Ramos grew up in the farming town of Hollister.

“My family and I worked out in the fields,” he said. “That was the expectation.”

He said that although he excelled at school, his first exposure to the concept of big universities was through Sports Illustrated’s college football issue. But he didn’t think it was a possibility for him to attend until his high school friends introduced him to a counselor, Mr. C, who pushed him to apply for college and financial aid. Ramos was eventually accepted to UC Berkeley.

Today he teaches 2nd grade kids in Salinas, many from farmworker families, whose lives he can relate to — and vice versa.

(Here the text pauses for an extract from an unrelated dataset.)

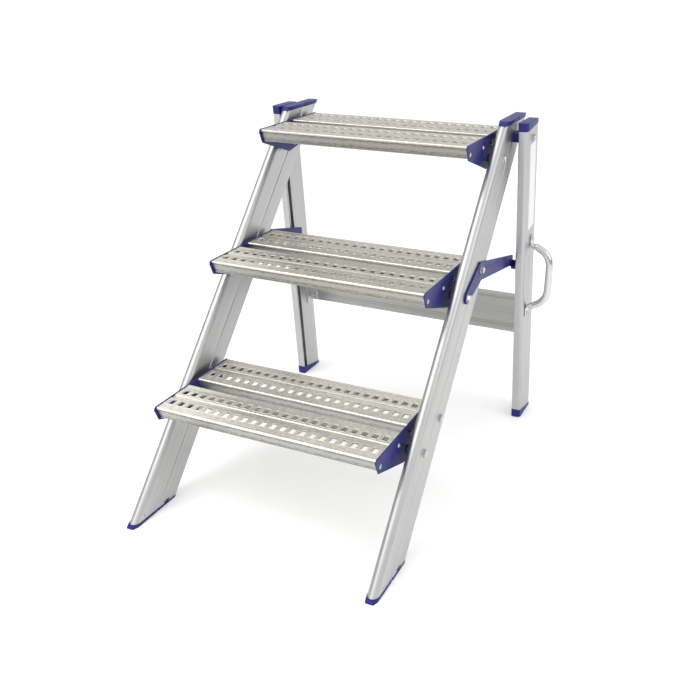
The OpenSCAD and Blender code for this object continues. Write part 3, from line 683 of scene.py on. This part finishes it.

He knows from first-hand experience that their parents wake them at 4:30am to get them to a baby-sitter so the parents can go to work in the fields — thus the kids come to class sleepy. He knows that outside of peak harvest season, there is less money and less food in the families’ refrigerators, so the kids come to school hungrier. Because there may be no clear space to do homework (“some kids do it on an upside down laundry basket”) some kids turn in homework that is crumpled.

“I experienced the same thing,” he said. “Teachers who don’t understand, they might get mad if the kids ask for a second snack or are sleepy in class.”

He said that he shares his own background with the kids so that they are not afraid or ashamed to reveal what’s happening. He said that traditional values among Mexican and Mexican-American families can conflict with the educational aspirations of kids.

“My sister got accepted to college and my father was like ‘Oh no, you’re not going,’” Ramos said. He said expectations of girls might be that they stay at home and get married, and for boys that they start working early to help the family.

To start the kids’ trajectory to college, he said, “I do field trips to UC Berkeley at 3rd grade!”


The panel discussion ended with appeals and gratitude from Shawna Gannon, admission and recruitment counselor at CSUMB; Dr. Suzanne Garcia-Meteus, assistant professor and the director of M.I.E.L., and coordinator of the Bilingual Authorization Program; and Dr. Dennis Kombe, assistant professor and secondary education program coordinator.